[GOAL]: Below are some entries; can you quote all of them exactly?

[RECORD SET]:
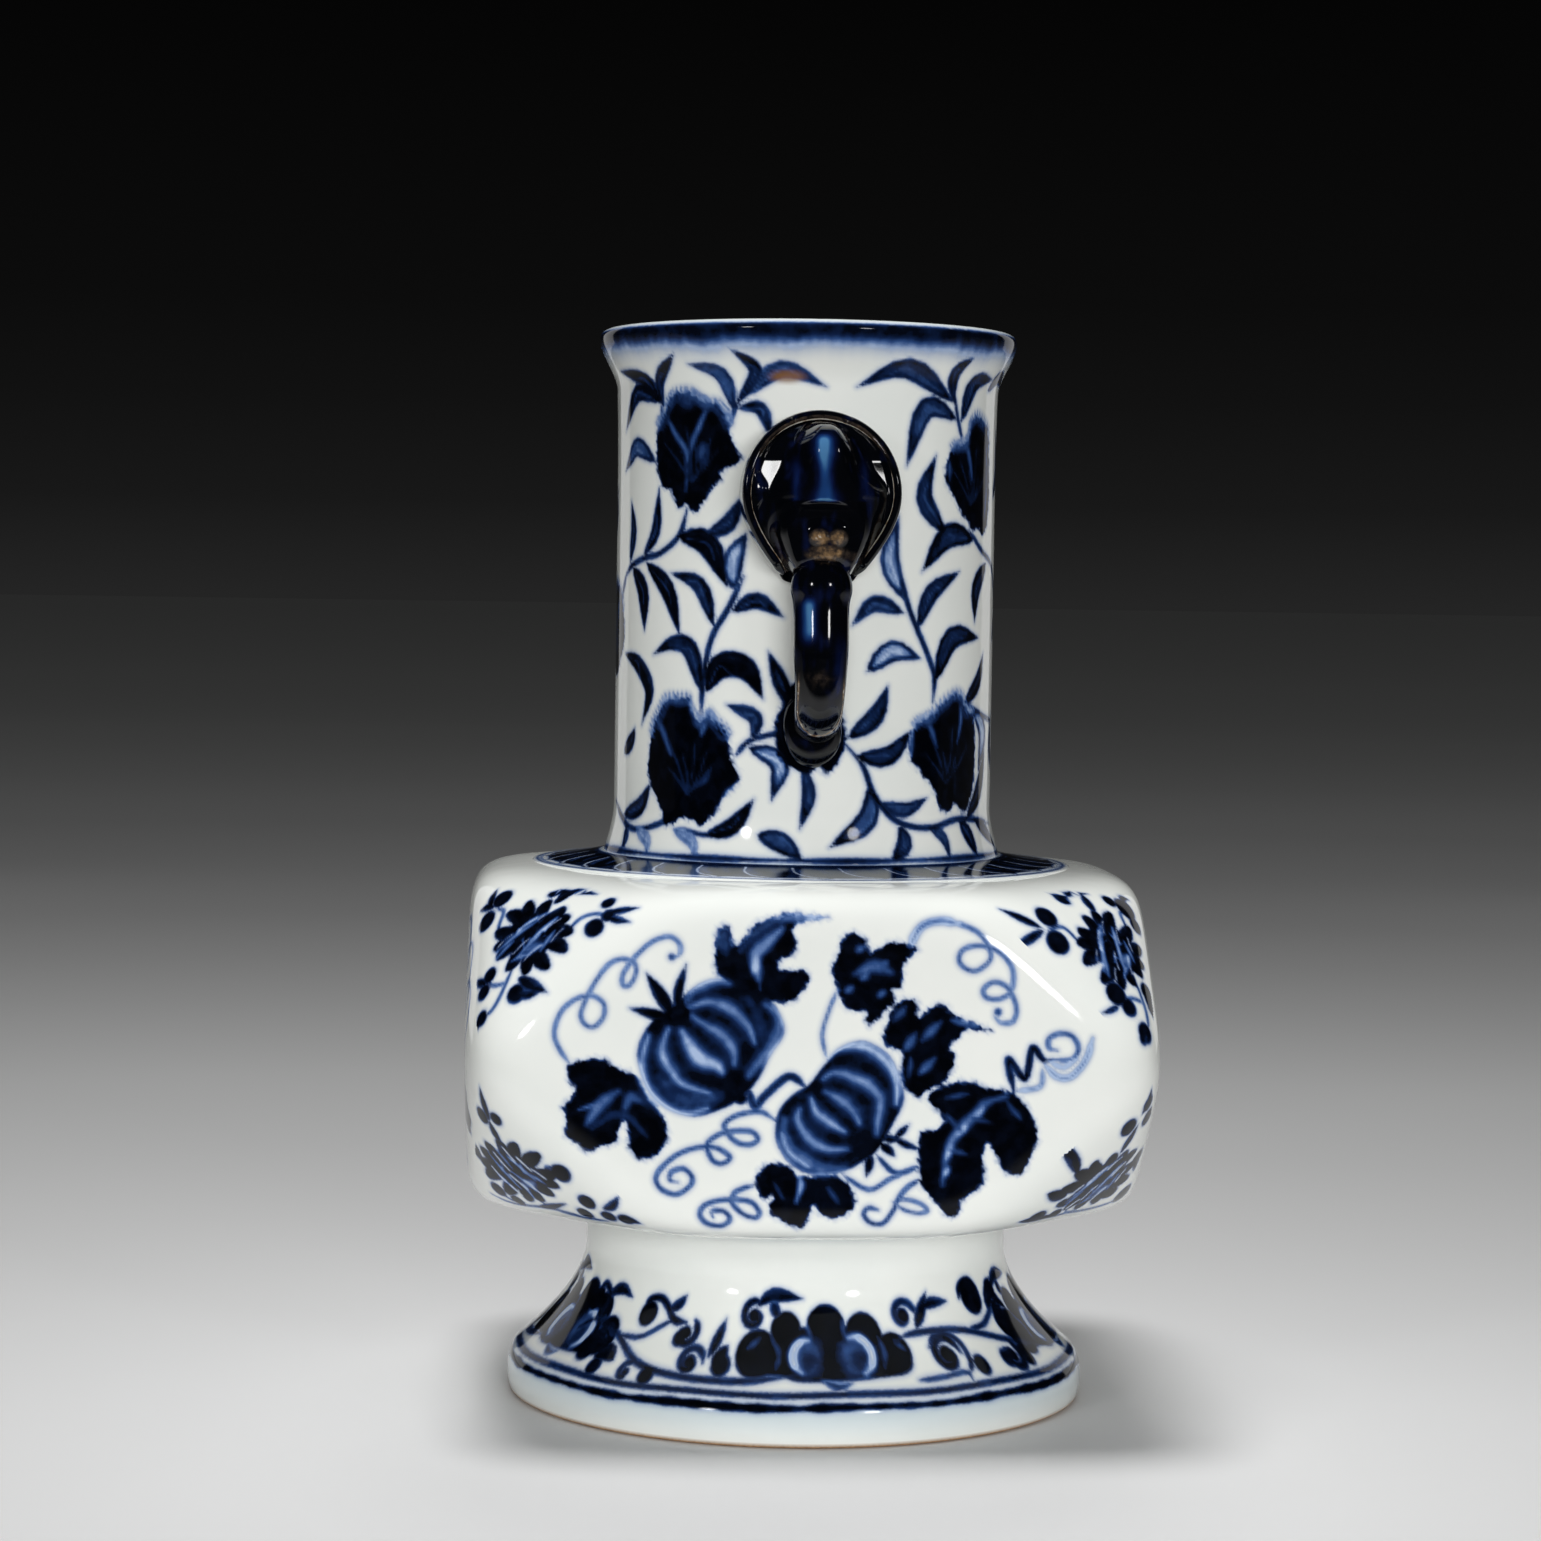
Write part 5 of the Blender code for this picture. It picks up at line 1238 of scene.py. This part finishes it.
def head_skin():
    """The face as level slices from crown to chin, each a full arch that bulges from the neck.

    Over a slice the bulge falls in an S-curve to flat cheeks, which slope back gently, the left one more than
    the right, and turn up into the hood's edge. Down the middle are a ledge under the forehead and a lobed
    snout over the trunk's root.
    """
    crown_rows = np.linspace(0.06, math.pi / 2, 50)
    chin_rows = np.linspace(0.0, 0.93, 70)[1:]
    cap_rows = np.linspace(0.0, math.pi / 2, 10)[1:-1]
    cap = -CHIN * (0.93 + 0.07 * np.sin(cap_rows))
    level = np.concatenate([CROWN * np.cos(crown_rows), -CHIN * chin_rows, cap])
    close = np.concatenate([np.ones(len(crown_rows) + len(chin_rows)), np.cos(cap_rows)])[:, None]
    dome = np.concatenate([np.sin(crown_rows), np.ones(len(chin_rows) + len(cap_rows))])
    down = np.clip(-level / CHIN, 0, 1)
    narrow = CHIN_HALF_WIDTH + (HEAD_HALF_WIDTH - CHIN_HALF_WIDTH) * np.cos(down * math.pi / 2)
    half = (np.where(level > 0, HEAD_HALF_WIDTH * dome, narrow) + 0.35)[:, None]
    round_top = np.sqrt(1 - (np.clip(level, 0, CROWN) / CROWN) ** 8)
    chin = 0.35 * smooth((down - 0.15) / 0.6) + 0.65 * smooth((down - 0.85) / 0.15)
    reach = FOREHEAD * round_top - (FOREHEAD - CHIN_REACH) * chin - 0.25 * np.clip(5.0 - level, 0, 5.8)
    lift = level[:, None]

    turn = np.concatenate([np.linspace(0, math.pi, 121), np.linspace(math.pi, math.tau, 41)[1:-1]])
    in_front = turn <= math.pi
    side = np.cos(turn)
    x = half * close * side
    deep = 1.6 + reach[:, None]
    cheek = np.clip(lift, 0.5, 4.5)
    valley = (ear_reach(np.minimum(lift, 0)) + ear_reach(np.maximum(lift, 4.5)) - ear_reach(4.5)
              + 0.8 - 0.12 * (cheek - 0.5) + 3.1 * (1 - np.sqrt(1 - (cheek / CROWN) ** 2)))
    blunt = np.sqrt(side ** 2 + 0.03)
    left = side < 0
    lean = np.where(left, 0.36, 0.21)
    fold = 0.9 - 0.14 * smooth((3.0 - lift) / 2.4) * smooth((lift + 3.0) / 3.0) * left
    flat = valley + lean * half * np.maximum(0.93 - blunt, 0) + 0.5 * smooth((np.abs(side) - fold) / 0.1)
    low = smooth((-lift - 1) / 5)
    edge = 0.64 + np.where(left, 0.13, 0.22) * smooth((4.0 - lift) / 4.5)
    edge = edge + 0.08 * low + np.where(left, 0.0, 0.12 * (1 - low))
    fall = smooth((edge - np.abs(side)) / (0.54 - 0.24 * low))
    bulge = np.maximum(deep - valley - 0.757 * lean * half, 0) * fall
    depth = flat + bulge
    ledge = 0.9 * smooth((-0.8 - 0.05 * x * x - lift) / 0.6) * smooth((lift + 6.0) / 3.0) * bell(x / 2.7)
    lobes = 0.9 * (bell(np.hypot(x + 0.6, lift + 5.8) / 1.1) + bell(np.hypot(x - 1.9, lift + 5.8) / 1.1))
    snout = 0.7 * bell(np.hypot((x - 0.6) / 2.6, (lift + 7.8) / 1.4))
    root = 0.8 * bell((lift + 10.0) / 0.8) * bell(x / 4.5)
    depth = np.where(in_front, depth + lobes + snout - ledge - root, -1.2 * np.abs(np.sin(turn)))
    y = -WALL_MIDDLE - 0.5 * (1.6 + reach[:, None]) * (1 - close) - depth * close
    points = np.stack([x, y, np.broadcast_to(HEAD_LEVEL + lift, x.shape)], axis=2)
    golden = bell(np.hypot((x + 0.5) / 1.4, (lift + 5.9) / 1.1) ** 2)
    golden = np.maximum(golden, bell(np.hypot((x - 1.9) / 1.3, (lift + 5.9) / 1.1) ** 2))
    golden = np.maximum(golden, 0.85 * bell(np.hypot((x - 0.5) / 2.9, (lift + 8.0) / 1.2) ** 2))
    jaw = bell((np.abs(x) - 4.9) / 1.5) * bell((lift + 9.2) / 1.6)
    # Pale-blue streaks down the forehead and fainter ones beside it, in the sky field: partly glaze that ran
    # thick and fired pale blue, partly a painted reflection
    width = 0.95 + 0.9 * bell((lift + 0.8) / 1.5) + 0.4 * smooth((lift - 2.5) / 3)
    streak = (0.72 + 0.28 * smooth((lift - 2.5) / 3)) * bell((x - 0.1 + 0.05 * lift) / width)
    beside = (0.4 * bell((x + 3.7) / 0.7) + 0.3 * bell((x - 5.4) / 0.8)) * smooth((6.0 - lift) / 3)
    sky = smooth((lift + 1.3) / 0.4) * (streak * smooth((8.6 - lift) / 2.0) + beside)
    # A pale-blue line along the ledge's edge under the forehead, added to the sky field: a painted highlight
    lip = 0.6 * bell((lift + 1.0 + 0.05 * x * x) / 0.2) * bell(x / 2.0)
    thin = np.where(in_front, 0.62 * golden + 0.3 * jaw, 0.0)
    crown_end = (0, -WALL_MIDDLE - 0.4, HEAD_LEVEL + CROWN)
    chin_end = (0, -WALL_MIDDLE - 5.0, HEAD_LEVEL - CHIN)
    return *capped(points, crown_end, chin_end, flip=True), thin, np.where(in_front, sky + lip, 0.0)


def ear_skin():
    """The right ear: a thin slab that stands out from the neck and follows the head from crown to jaw.

    Its middle line is the outline, half the slab's thickness in, and it runs 0.4 mm into the other ear at the
    crown. Across it the slab is a flattened oval whose front edge is thicker and catches the light.
    """
    crown_rows = np.linspace(-0.04, math.pi / 2, 56)
    jaw_rows = np.linspace(0.0, 1.0, 44)[1:]
    inset = EAR_THICKNESS / 2
    level = np.concatenate([(CROWN + inset) * np.cos(crown_rows), -(EAR_DROP - 0.4) * jaw_rows])
    tip = CHIN_HALF_WIDTH + inset
    wide = HEAD_HALF_WIDTH + inset
    x = np.concatenate([wide * np.sin(crown_rows), tip + (wide - tip) * np.cos(jaw_rows * math.pi / 2)])
    slope = np.stack([np.gradient(x), np.gradient(level)], axis=1)
    slope /= np.hypot(slope[:, 0], slope[:, 1])[:, None]
    down = np.clip(-level / EAR_DROP, 0, 1)
    root = -np.sqrt(NECK ** 2 - x ** 2) + 1.0
    rim = -NECK - ear_reach(level)
    turn = np.linspace(0, math.tau, 84, endpoint=False)
    along = np.sign(np.cos(turn)) * np.abs(np.cos(turn)) ** 0.55
    across = np.sign(np.sin(turn)) * np.abs(np.sin(turn)) ** 0.75
    bead = 1 + 0.25 * smooth((along - 0.6) / 0.4)
    y = ((root + rim) / 2)[:, None] + ((rim - root) / 2)[:, None] * along
    thick = EAR_THICKNESS / 2 * (1 - 0.7 * smooth((down - 0.85) / 0.15))[:, None] * across * bead
    z = HEAD_LEVEL + level[:, None] - thick * slope[:, :1]
    points = np.stack([x[:, None] + thick * slope[:, 1:], y, z], axis=2)
    # A pale line painted along the slab's front edge, in the thin field: a painted highlight where the rim
    # catches the light
    painted_rim_highlight = 1.7 * bell((turn - 0.5) / 0.12) * (1 - 0.4 * down)[:, None]
    brown_crown = 0.3 * bell((turn - 0.1) / 0.4) * smooth((level - 2.0) / 5.0)[:, None]
    ends = np.column_stack([x, (root + rim) / 2, HEAD_LEVEL + level])[[0, -1]]
    return *capped(points, *ends), np.maximum(painted_rim_highlight, brown_crown), np.zeros(y.shape)


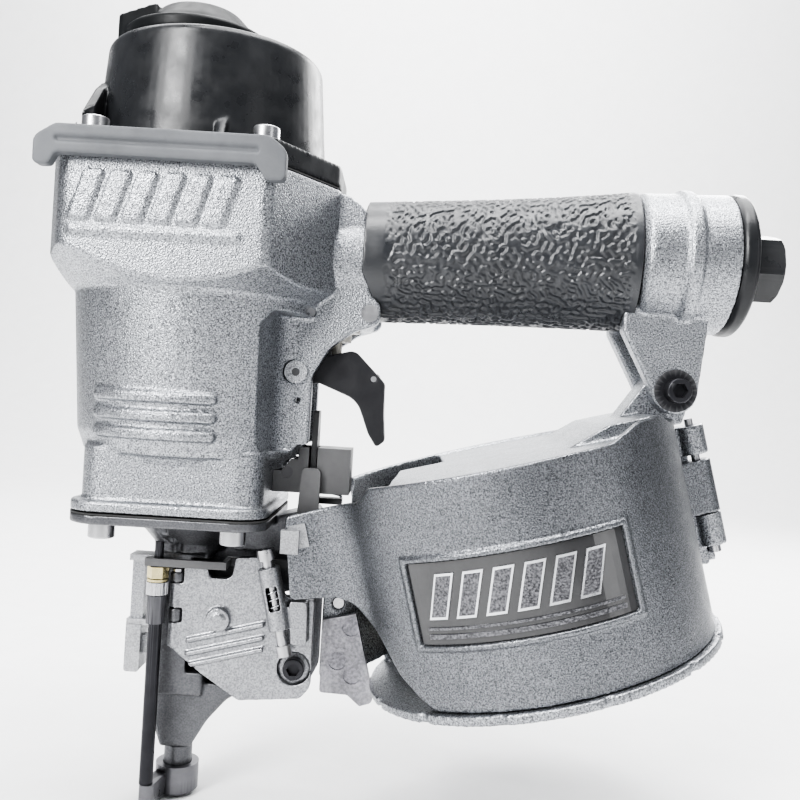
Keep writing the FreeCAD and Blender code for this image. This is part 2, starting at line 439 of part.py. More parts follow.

[SOLUTION TO THIS TASK]:
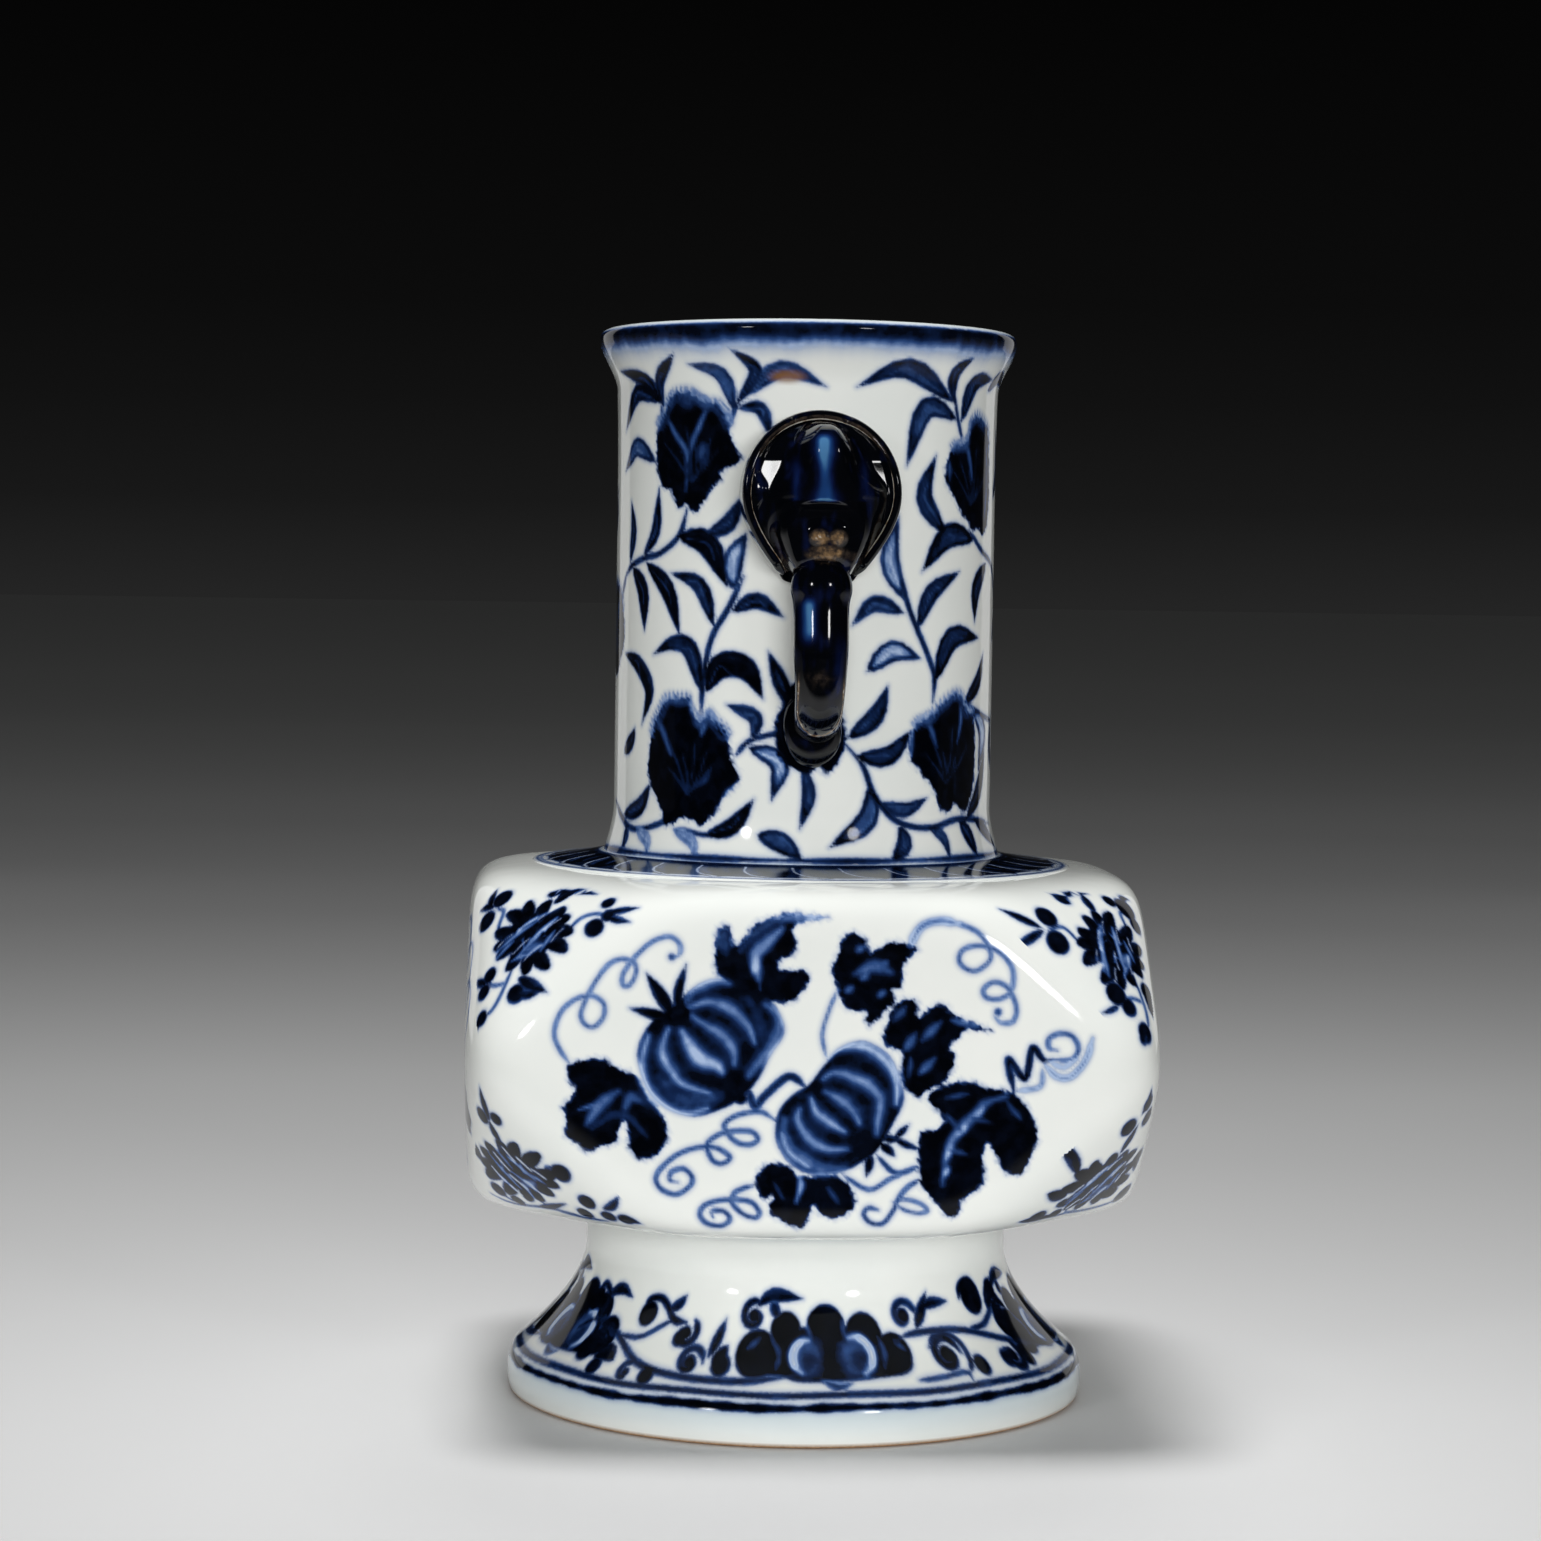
Write part 5 of the Blender code for this picture. It picks up at line 1238 of scene.py. This part finishes it.
def head_skin():
    """The face as level slices from crown to chin, each a full arch that bulges from the neck.

    Over a slice the bulge falls in an S-curve to flat cheeks, which slope back gently, the left one more than
    the right, and turn up into the hood's edge. Down the middle are a ledge under the forehead and a lobed
    snout over the trunk's root.
    """
    crown_rows = np.linspace(0.06, math.pi / 2, 50)
    chin_rows = np.linspace(0.0, 0.93, 70)[1:]
    cap_rows = np.linspace(0.0, math.pi / 2, 10)[1:-1]
    cap = -CHIN * (0.93 + 0.07 * np.sin(cap_rows))
    level = np.concatenate([CROWN * np.cos(crown_rows), -CHIN * chin_rows, cap])
    close = np.concatenate([np.ones(len(crown_rows) + len(chin_rows)), np.cos(cap_rows)])[:, None]
    dome = np.concatenate([np.sin(crown_rows), np.ones(len(chin_rows) + len(cap_rows))])
    down = np.clip(-level / CHIN, 0, 1)
    narrow = CHIN_HALF_WIDTH + (HEAD_HALF_WIDTH - CHIN_HALF_WIDTH) * np.cos(down * math.pi / 2)
    half = (np.where(level > 0, HEAD_HALF_WIDTH * dome, narrow) + 0.35)[:, None]
    round_top = np.sqrt(1 - (np.clip(level, 0, CROWN) / CROWN) ** 8)
    chin = 0.35 * smooth((down - 0.15) / 0.6) + 0.65 * smooth((down - 0.85) / 0.15)
    reach = FOREHEAD * round_top - (FOREHEAD - CHIN_REACH) * chin - 0.25 * np.clip(5.0 - level, 0, 5.8)
    lift = level[:, None]

    turn = np.concatenate([np.linspace(0, math.pi, 121), np.linspace(math.pi, math.tau, 41)[1:-1]])
    in_front = turn <= math.pi
    side = np.cos(turn)
    x = half * close * side
    deep = 1.6 + reach[:, None]
    cheek = np.clip(lift, 0.5, 4.5)
    valley = (ear_reach(np.minimum(lift, 0)) + ear_reach(np.maximum(lift, 4.5)) - ear_reach(4.5)
              + 0.8 - 0.12 * (cheek - 0.5) + 3.1 * (1 - np.sqrt(1 - (cheek / CROWN) ** 2)))
    blunt = np.sqrt(side ** 2 + 0.03)
    left = side < 0
    lean = np.where(left, 0.36, 0.21)
    fold = 0.9 - 0.14 * smooth((3.0 - lift) / 2.4) * smooth((lift + 3.0) / 3.0) * left
    flat = valley + lean * half * np.maximum(0.93 - blunt, 0) + 0.5 * smooth((np.abs(side) - fold) / 0.1)
    low = smooth((-lift - 1) / 5)
    edge = 0.64 + np.where(left, 0.13, 0.22) * smooth((4.0 - lift) / 4.5)
    edge = edge + 0.08 * low + np.where(left, 0.0, 0.12 * (1 - low))
    fall = smooth((edge - np.abs(side)) / (0.54 - 0.24 * low))
    bulge = np.maximum(deep - valley - 0.757 * lean * half, 0) * fall
    depth = flat + bulge
    ledge = 0.9 * smooth((-0.8 - 0.05 * x * x - lift) / 0.6) * smooth((lift + 6.0) / 3.0) * bell(x / 2.7)
    lobes = 0.9 * (bell(np.hypot(x + 0.6, lift + 5.8) / 1.1) + bell(np.hypot(x - 1.9, lift + 5.8) / 1.1))
    snout = 0.7 * bell(np.hypot((x - 0.6) / 2.6, (lift + 7.8) / 1.4))
    root = 0.8 * bell((lift + 10.0) / 0.8) * bell(x / 4.5)
    depth = np.where(in_front, depth + lobes + snout - ledge - root, -1.2 * np.abs(np.sin(turn)))
    y = -WALL_MIDDLE - 0.5 * (1.6 + reach[:, None]) * (1 - close) - depth * close
    points = np.stack([x, y, np.broadcast_to(HEAD_LEVEL + lift, x.shape)], axis=2)
    golden = bell(np.hypot((x + 0.5) / 1.4, (lift + 5.9) / 1.1) ** 2)
    golden = np.maximum(golden, bell(np.hypot((x - 1.9) / 1.3, (lift + 5.9) / 1.1) ** 2))
    golden = np.maximum(golden, 0.85 * bell(np.hypot((x - 0.5) / 2.9, (lift + 8.0) / 1.2) ** 2))
    jaw = bell((np.abs(x) - 4.9) / 1.5) * bell((lift + 9.2) / 1.6)
    # Pale-blue streaks down the forehead and fainter ones beside it, in the sky field: partly glaze that ran
    # thick and fired pale blue, partly a painted reflection
    width = 0.95 + 0.9 * bell((lift + 0.8) / 1.5) + 0.4 * smooth((lift - 2.5) / 3)
    streak = (0.72 + 0.28 * smooth((lift - 2.5) / 3)) * bell((x - 0.1 + 0.05 * lift) / width)
    beside = (0.4 * bell((x + 3.7) / 0.7) + 0.3 * bell((x - 5.4) / 0.8)) * smooth((6.0 - lift) / 3)
    sky = smooth((lift + 1.3) / 0.4) * (streak * smooth((8.6 - lift) / 2.0) + beside)
    # A pale-blue line along the ledge's edge under the forehead, added to the sky field: a painted highlight
    lip = 0.6 * bell((lift + 1.0 + 0.05 * x * x) / 0.2) * bell(x / 2.0)
    thin = np.where(in_front, 0.62 * golden + 0.3 * jaw, 0.0)
    crown_end = (0, -WALL_MIDDLE - 0.4, HEAD_LEVEL + CROWN)
    chin_end = (0, -WALL_MIDDLE - 5.0, HEAD_LEVEL - CHIN)
    return *capped(points, crown_end, chin_end, flip=True), thin, np.where(in_front, sky + lip, 0.0)


def ear_skin():
    """The right ear: a thin slab that stands out from the neck and follows the head from crown to jaw.

    Its middle line is the outline, half the slab's thickness in, and it runs 0.4 mm into the other ear at the
    crown. Across it the slab is a flattened oval whose front edge is thicker and catches the light.
    """
    crown_rows = np.linspace(-0.04, math.pi / 2, 56)
    jaw_rows = np.linspace(0.0, 1.0, 44)[1:]
    inset = EAR_THICKNESS / 2
    level = np.concatenate([(CROWN + inset) * np.cos(crown_rows), -(EAR_DROP - 0.4) * jaw_rows])
    tip = CHIN_HALF_WIDTH + inset
    wide = HEAD_HALF_WIDTH + inset
    x = np.concatenate([wide * np.sin(crown_rows), tip + (wide - tip) * np.cos(jaw_rows * math.pi / 2)])
    slope = np.stack([np.gradient(x), np.gradient(level)], axis=1)
    slope /= np.hypot(slope[:, 0], slope[:, 1])[:, None]
    down = np.clip(-level / EAR_DROP, 0, 1)
    root = -np.sqrt(NECK ** 2 - x ** 2) + 1.0
    rim = -NECK - ear_reach(level)
    turn = np.linspace(0, math.tau, 84, endpoint=False)
    along = np.sign(np.cos(turn)) * np.abs(np.cos(turn)) ** 0.55
    across = np.sign(np.sin(turn)) * np.abs(np.sin(turn)) ** 0.75
    bead = 1 + 0.25 * smooth((along - 0.6) / 0.4)
    y = ((root + rim) / 2)[:, None] + ((rim - root) / 2)[:, None] * along
    thick = EAR_THICKNESS / 2 * (1 - 0.7 * smooth((down - 0.85) / 0.15))[:, None] * across * bead
    z = HEAD_LEVEL + level[:, None] - thick * slope[:, :1]
    points = np.stack([x[:, None] + thick * slope[:, 1:], y, z], axis=2)
    # A pale line painted along the slab's front edge, in the thin field: a painted highlight where the rim
    # catches the light
    painted_rim_highlight = 1.7 * bell((turn - 0.5) / 0.12) * (1 - 0.4 * down)[:, None]
    brown_crown = 0.3 * bell((turn - 0.1) / 0.4) * smooth((level - 2.0) / 5.0)[:, None]
    ends = np.column_stack([x, (root + rim) / 2, HEAD_LEVEL + level])[[0, -1]]
    return *capped(points, *ends), np.maximum(painted_rim_highlight, brown_crown), np.zeros(y.shape)


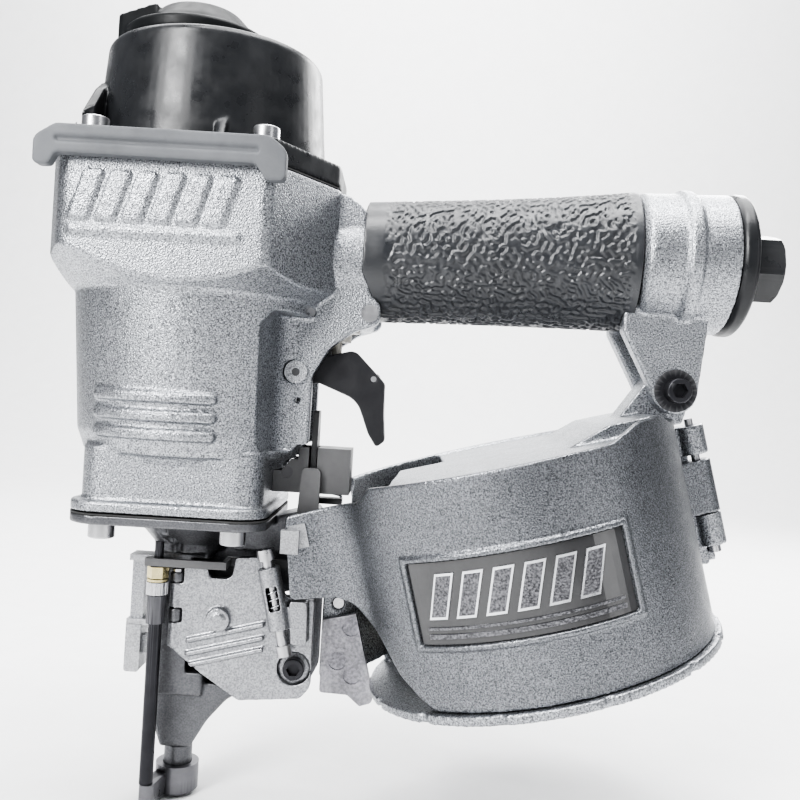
Keep writing the FreeCAD and Blender code for this image. This is part 2, starting at line 439 of part.py. More parts follow.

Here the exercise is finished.